Happy now? The Mom on the phone, of course, is not St. Lisa, but Darin’s adoptive mom, Fishstick Annie, with the news that Fishstick Fred has suffered an apparent stroke. FW‘s Era of Good Feeling that was 2012 belatedly, officially draws to a close. Jessica takes a turn chirping like a newlywed about the whole marriage vs. dorm dynamic.

Hide Yo' Happiness

Today Batiuk revisits one of FW‘s dominant themes. No, not clumsy sentence structure (“…go ahead again anyway”?). Nope, not bricks. Naturally, I’m talking about the need to conceal one’s happiness, lest one attract the wrath of the universe. I truly wonder if this notion exists anywhere outside the Funkiverse?

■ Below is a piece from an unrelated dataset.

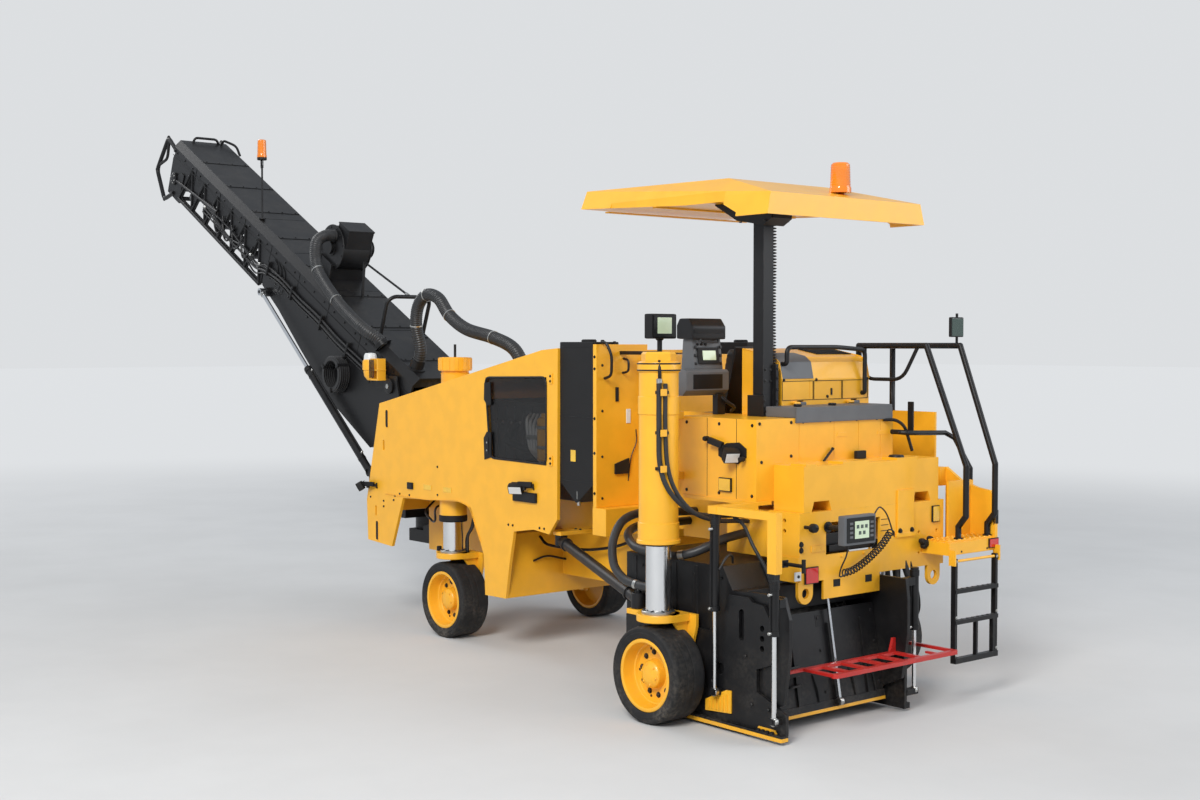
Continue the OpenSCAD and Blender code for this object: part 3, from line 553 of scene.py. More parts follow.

Imagine being unable to express even the slightest joy, out of an abject fear of recrimination. This might work as a quirky trait for a particular character (think Joe Btfsplk from Li’l Abner), yet this phobia is clearly understood and shared by everyone in Westview. Anyway, in this case, said wrath takes the form of an ill-timed phone call from…Darin’s mom? Is Lisa checking in from the afterlife again?

Our Show of Shows

Nary an ex-postman nor a comic book guy to be seen. Let’s all do our “happy dance!” Today we drop in on Mr. and Mrs. Darin Fairgood, at home in front of the world’s only black and white flatscreen TV. By some freak happenstance, Darin has been proven right about something for once, but magnanimously refuses to gloat. How nice to see that after ten years of marriage, Darin’s figured out that he shouldn’t treat his wife like a roomate.

Running Gag

Just as we saw the leaves in Westview falling every day during October, this winter has seen snow every day. This does not deter Les and Funky from their jogging, as they eschew the park for what looks like an icy, glass-slick sidewalk. And once again we wonder how a man so devoted to jogging (and tennis, played with a wooden racquet) manages to stay so goddamn fat. Do you think Funky’s ever the one who has to ask his running partner “How’re you doing?”

The Flamenco Bits

While we often take Batiuk to task for his “tell, don’t show” storytelling style, let’s give him a pass just this time for not actually depicting Crazy Harry in the throes of his “happy dance”. But he gets no points for rehashing yesterday’s panel 2 reaction shot in order to milk this gag for another day. As a bonus, we get another rendering of John’s lumpy mug and some tortured, redundant sentence structure from Owen. And anono-hoodie is going to be haunted for the rest of his life? Not to worry: as far as this strip’s concerned, your life is over and you’ll never be seen again.